INDIANAPOLIS (WISH) – A statewide coalition has a mission to bring social justice to people across the state.

The Indiana Coalition to End Sexual Assault and Human Trafficking (ICESAHT) is offering free training sessions to prevent and address human trafficking in light of January being National Slavery and Human Trafficking Month.

Members are offering free training sessions to prevent and address the issue. They believe human trafficking is a rapidly growing crime across the United States and Indiana.

Research provided by ICESAHT shows 11,500 cases were reported of labor, sex and child sex trafficking in 2019. More than half, 58% of all forced labor victims are women and girls.

The coalition’s research mentioned there are documented cases of forced marriage, forced labor and sex trafficking of minors and adults across all 92 counties across Indiana.

Members noted there were 157 human trafficking cases reported to the national human trafficking hotline in 2019, an increase of 19% from 2018. Forty of those cases involved minors.

Other service providers said they’ve reported additional numbers, however ICESAHT mentioned reports from service providers indicate that the scope of human trafficking in Indiana far outpaces the number of cases called in to the hotline.

Ascent 121 is an Indiana agency Ascent 121 that specializes in working with survivors of sex trafficking provided services for 117 minors in 2019. The national hotline at Polaris received 40 reports of trafficking of minors in 2019.

Survivor of sex and labor trafficking Eric Harris explained to News 8 that most victims had some type of relationship with their trafficker before their exploitation.

“People tend to think that it happens like the movie ‘Taken’ when it’s not, that’s over centralized for people’s entertainment enjoyment,” Harris said. “People think it’s strangers that are traffickers, but no the reality is that the majority of people that have been exploited through human trafficking knew their trafficker or somehow interconnected with the family from where the person that was trafficked originated from.”

Harris said he was born and raised in San Diego County, California and encountered his first sex trafficker at 10 year’s old. The survivor said it was his mother who sexually exposed him to strangers in exchange for money.

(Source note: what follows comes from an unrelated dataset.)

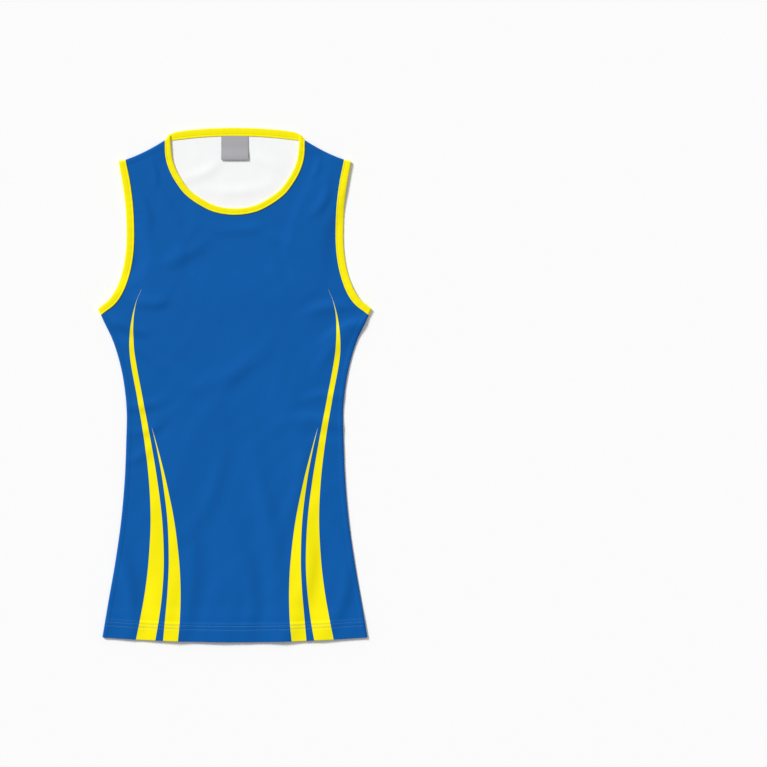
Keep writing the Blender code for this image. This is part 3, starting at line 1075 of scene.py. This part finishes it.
def binding_stitches(name, piece, edge, thread):
    """The stitches that hold a binding, a row on each of its faces."""
    length = lengths_along(edge.free)[-1]
    margin = SEWN_UP_TO / length
    seam, _, outwards = across_binding(
        edge, np.linspace(margin, 1 - margin, int(length / STRIP_STEP))
    )
    line = seam + outwards * (SEAM_GAP + BAND_STITCH_IN)
    return join(name, [stitch_row(piece, line, side) for side in (1, -1)], thread)


# ---------------------------------------------------------------- materials


def put(tree, kind, operation=None, **sockets):
    """Adds a node. Its inputs, by name or as a0, a1 ... by place, take a value or another's output."""
    node = tree.nodes.new("ShaderNode" + kind)
    if operation:
        node.operation = operation
    for key, value in sockets.items():
        socket = node.inputs[int(key[1:]) if key[1:].isdigit() else key]
        if isinstance(value, bpy.types.NodeSocket):
            tree.links.new(value, socket)
        else:
            socket.default_value = value
    return node.outputs[0]


def work_out(tree, operation, *values):
    """The result of a Math node on these values."""
    return put(tree, "Math", operation, **{f"a{place}": value for place, value in enumerate(values)})


def split(tree, vector):
    """The three numbers of a vector."""
    return put(tree, "SeparateXYZ", a0=vector).node.outputs


def ramp(tree, value, results, limits=(0.0, 1.0)):
    """Spreads a value from between the limits to between the two results."""
    (low, high), (start, end) = results, limits
    return put(tree, "MapRange", a0=value, a1=start, a2=end, a3=low, a4=high)


def object_places(tree):
    """Places on a piece, in metres from the part's origin."""
    return put(tree, "TexCoord").node.outputs["Object"]


def turning(tree, turns):
    """The sine of this many whole turns."""
    return work_out(tree, "SINE", work_out(tree, "MULTIPLY", turns, 2 * pi))


def slanting(tree, places, scale, distortion):
    """Fine slanting waves between 0 and 1."""
    wave = put(tree, "TexWave", Vector=places, Scale=scale, Distortion=distortion).node
    wave.bands_direction = "DIAGONAL"
    return wave.outputs["Fac"]


def new_group(name, numbers, results):
    """A node group that takes a vector and numbers: the group, what it takes and what it gives."""
    group = bpy.data.node_groups.new(name, "ShaderNodeTree")
    socket = group.interface.new_socket
    socket("Vector", in_out="INPUT", socket_type="NodeSocketVector")
    for number in numbers:
        socket(number, in_out="INPUT", socket_type="NodeSocketFloat")
    for result in results:
        socket(result, in_out="OUTPUT", socket_type="NodeSocketFloat")
    source = group.nodes.new("NodeGroupInput").outputs
    return group, source, group.nodes.new("NodeGroupOutput").inputs


def knit_group():
    """The face of a fine knit: columns of stitches whose two legs lean together.

    Its Shade output is painted shade, which darkens the hollows between the legs.
    """
    group, source, target = new_group("knit", ["Wale", "Course"], ["Height", "Shade"])
    x, y, _ = split(group, source["Vector"])
    wale = work_out(group, "DIVIDE", x, source["Wale"])
    course = work_out(group, "DIVIDE", y, source["Course"])
    leg = work_out(group, "ABSOLUTE", turning(group, wale))
    lean = work_out(group, "PINGPONG", wale, 0.5)
    loop = turning(group, work_out(group, "ADD", course, lean))
    loop = work_out(group, "MULTIPLY_ADD", loop, COURSE_RELIEF, 1 - COURSE_RELIEF)
    height = work_out(group, "MULTIPLY", leg, loop)
    group.links.new(height, target["Height"])
    # Painted shade: the colour darkens towards the hollows of the knit
    group.links.new(ramp(group, height, KNIT_FINISH.shade, (0.0, FULL_SHADE)), target["Shade"])
    return group


def uneven_group():
    """Soft, uneven differences of shade over a cloth."""
    group, source, target = new_group("unevenness", ["Amount"], ["Shade"])
    broad, fine = (
        put(group, "TexNoise", Vector=source["Vector"], Scale=scale, Detail=detail)
        for scale, detail in (BROAD_PATCHES, FINE_PATCHES)
    )
    both = work_out(group, "SUBTRACT", work_out(group, "ADD", broad, fine), 1.0)
    shade = work_out(group, "MULTIPLY_ADD", both, source["Amount"], 1.0)
    group.links.new(shade, target["Shade"])
    return group


def use(tree, group, vector, **values):
    """Places a node group in a material, and returns what it gives."""
    node = tree.nodes.new("ShaderNodeGroup")
    node.node_tree = group
    tree.links.new(vector, node.inputs["Vector"])
    for name, value in values.items():
        node.inputs[name].default_value = value
    return node.outputs


def new_material(name, specular):
    """A material, its tree and its shader."""
    material = bpy.data.materials.new(name)
    material.use_nodes = True
    shader = material.node_tree.nodes["Principled BSDF"]
    shader.inputs["Specular IOR Level"].default_value = specular
    return material, material.node_tree, shader


def cover(tree, shader, colour, shade, relief, surface):
    """Gives a shader its colour times a shade, and a finish's roughness and bump by a relief of 0 to 1.

    The shade holds painted shade in the relief's hollows, a painted highlight on the tops of thread and
    satin, and the cloth's own uneven tone.
    """
    tint = put(tree, "VectorMath", "SCALE", a0=colour, Scale=shade)
    tree.links.new(tint, shader.inputs["Base Color"])
    tree.links.new(ramp(tree, relief, surface.roughness), shader.inputs["Roughness"])
    if surface.bump:
        bump = put(tree, "Bump", Strength=surface.bump, Distance=surface.depth * MM, Height=relief)
        tree.links.new(bump, shader.inputs["Normal"])


def flash_mask(tree, name):
    """1 inside a printed flash, 0 outside, with an edge as soft as a dye print's."""
    gaps = tree.nodes.new("ShaderNodeAttribute")
    gaps.attribute_name = name
    outer, inner, _ = split(tree, gaps.outputs["Vector"])
    return ramp(tree, work_out(tree, "MINIMUM", outer, inner), (0.0, 1.0), (-PRINT_BLUR, PRINT_BLUR))


def cloth_material(name, colour, print_colour=None, strip=False):
    """A fine polyester knit. A print colour dyes the flashes. A strip's knit follows its length."""
    material, tree, shader = new_material(name, KNIT_FINISH.specular)
    shader.inputs["Sheen Weight"].default_value = SHEEN
    shader.inputs["Sheen Roughness"].default_value = SHEEN_ROUGHNESS
    if strip:
        along = tree.nodes.new("ShaderNodeUVMap")
        along.uv_map = "strip"
        places = along.outputs[0]
    else:
        places = object_places(tree)
    base = colour[:3]
    if print_colour:
        printed = work_out(tree, "MAXIMUM", *(flash_mask(tree, flash) for flash in FLASHES))
        # A Mix node's colours are its inputs 6 and 7 and its output 2
        dye = put(tree, "Mix", a0=printed, a6=colour, a7=print_colour).node
        dye.data_type = "RGBA"
        base = dye.outputs[2]
    knit = use(tree, KNIT, places, Wale=WALE * MM, Course=COURSE * MM)
    uneven = use(tree, UNEVEN, places, Amount=CLOTH_PATCHES)
    # The knit's Shade is painted shade in its hollows. The unevenness is the cloth's own uneven tone
    shade = work_out(tree, "MULTIPLY", knit["Shade"], uneven["Shade"])
    cover(tree, shader, base, shade, knit["Height"], KNIT_FINISH)
    return material


def thread_material(name, colour):
    """Spun polyester thread, with the slant of its twist.

    Its colour holds painted shade in the twist's grooves and a painted highlight on its ridges.
    """
    material, tree, shader = new_material(name, THREAD_FINISH.specular)
    places = object_places(tree)
    twist = slanting(tree, places, *TWIST)
    # Painted shade in the twist's grooves and a painted highlight on its ridges
    cover(tree, shader, colour[:3], ramp(tree, twist, THREAD_FINISH.shade), twist, THREAD_FINISH)
    return material


def label_material():
    """Satin tape: fine diagonal floats with a soft gleam and close-woven edges.

    The gleam comes partly from the satin's gloss and partly from a painted highlight on the floats,
    whose hollows hold painted shade.
    """
    material, tree, shader = new_material("label_satin", SATIN_FINISH.specular)
    places = object_places(tree)
    floats = slanting(tree, places, *SATIN_FLOATS)
    aside = work_out(tree, "ABSOLUTE", split(tree, places)["X"])
    limits = [(LABEL_WIDTH / 2 - inset) * MM for inset in SELVEDGE]
    edge = ramp(tree, aside, (1.0, SELVEDGE_SHADE), limits)
    uneven = use(tree, UNEVEN, places, Amount=SATIN_PATCHES)
    # Painted shade in the floats' hollows and a painted highlight on their tops, times the darker woven
    # edges
    shade = work_out(tree, "MULTIPLY", ramp(tree, floats, SATIN_FINISH.shade), edge)
    shade = work_out(tree, "MULTIPLY", shade, uneven["Shade"])
    cover(tree, shader, LABEL_GREY[:3], shade, floats, SATIN_FINISH)
    return material


def floor_material():
    """A plain matt floor."""
    material, _, shader = new_material("pale_floor", FLOOR_SPECULAR)
    shader.inputs["Base Color"].default_value = FLOOR_WHITE
    shader.inputs["Roughness"].default_value = FLOOR_ROUGHNESS
    return material


# ---------------------------------------------------------------- the garment


KNIT = knit_group()
UNEVEN = uneven_group()


def dress_panels(print_cloth, plain_cloth, inside, thread):
    """The two panels and the sewing of their hems, each on the side that faces out."""
    front = panel("front_panel_cloth", front_rows(), front_lay, FRONT_LIFT, print_cloth, inside)
    back = panel("back_panel_cloth", back_rows(), back_lay, BACK_LIFT, plain_cloth, inside)
    print_flashes(front)
    finish(front, ["front_panel"])
    finish(back, ["back_panel"])
    back_length = TOTAL_LENGTH - BACK_NECK_BAND
    for piece, name, side, length, area, below in (
        (front, "front", 1, SHOULDER_NECK.height, FRONT_CUT_AREA, "back_panel_cloth"),
        (back, "back", -1, back_length, BACK_CUT_AREA, "floor"),
    ):
        sewing = hem_stitches(name + "_hem_stitches", piece, side, thread)
        finish(sewing)


def dress_bindings(cloth, thread):
    """The folded bindings and their sewing."""
    front_neck = Edge(*map(both_sides, FRONT_COLLAR))
    back_neck = Edge(*map(both_sides, BACK_COLLAR))
    edges = {
        "armhole_binding_back_left": (BACK_ARM, back_lay),
        "armhole_binding_back_right": (mirrored(BACK_ARM), back_lay),
        "neck_binding_back": (back_neck, back_lay),
        "armhole_binding_front_left": (FRONT_ARM, front_lay),
        "armhole_binding_front_right": (mirrored(FRONT_ARM), front_lay),
        "neck_binding_front": (front_neck, front_lay),
    }
    for name, (edge, lay) in edges.items():
        piece, flat = binding(name + "_cloth", edge, lay, cloth)
        finish(piece, [name])
        sewing = finish(binding_stitches(name + "_stitches", piece, edge, thread))


def dress_label():
    """The label under the back neck."""
    label = finish(label_loop(), ["neck_label"])


def stage():
    """The floor, the light and the camera."""
    bpy.ops.object.select_all(action="DESELECT")
    bpy.ops.mesh.primitive_plane_add(size=FLOOR_SIZE * MM, location=(0, 0, 0))
    floor = bpy.context.object
    floor.name = "floor"
    floor.data.materials.append(floor_material())

    world = bpy.data.worlds.new("studio")
    world.use_nodes = True
    background = world.node_tree.nodes["Background"]
    background.inputs["Color"].default_value = (1, 1, 1, 1)
    background.inputs["Strength"].default_value = WORLD_LIGHT
    bpy.context.scene.world = world

    bpy.ops.object.light_add(type="SUN", rotation=(*np.radians(SUN_TURN), 0))
    sun = bpy.context.object.data
    sun.energy = SUN_STRENGTH
    sun.angle = radians(SUN_ANGLE)

    place = in_metres(np.array([*CAMERA_PLACE, CAMERA_RISE]))
    bpy.ops.object.camera_add(location=place, rotation=(0, 0, 0))
    camera = bpy.context.object
    camera.data.sensor_width = SENSOR
    camera.data.lens = SENSOR * CAMERA_RISE / VIEW_WIDTH
    bpy.context.scene.camera = camera
    bpy.context.scene.view_settings.view_transform = "Standard"


print_cloth = cloth_material("printed_knit", BLUE, print_colour=YELLOW)
plain_cloth = cloth_material("blue_knit", BLUE)
inside = cloth_material("white_inside", INSIDE_WHITE)
band_cloth = cloth_material("yellow_binding_knit", YELLOW, strip=True)
hem_thread = thread_material("hem_thread", HEM_THREAD)
band_thread = thread_material("binding_thread", BAND_THREAD)

stage()
dress_panels(print_cloth, plain_cloth, inside, hem_thread)
dress_bindings(band_cloth, band_thread)
dress_label()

“As long as there is a demand for sexual deviant behavior in our society there’s always going to be a demand for human trafficking,” Harris said. “When it comes to why people are in human trafficking a lot of it is poverty. At the end of the day that’s why my mom kind of sold me into human trafficking.”

Harris added he later ended up in foster care and lived with a family that labor trafficked him.

The survivor is now 45 and resides in Anderson, Indiana. He’s an Anderson University graduate and received his Bachelors Degree in Social Work who plans to attain his Masters at IUPUI this year.

He is encouraging people to reach out to organizations that are led by human trafficking survivors.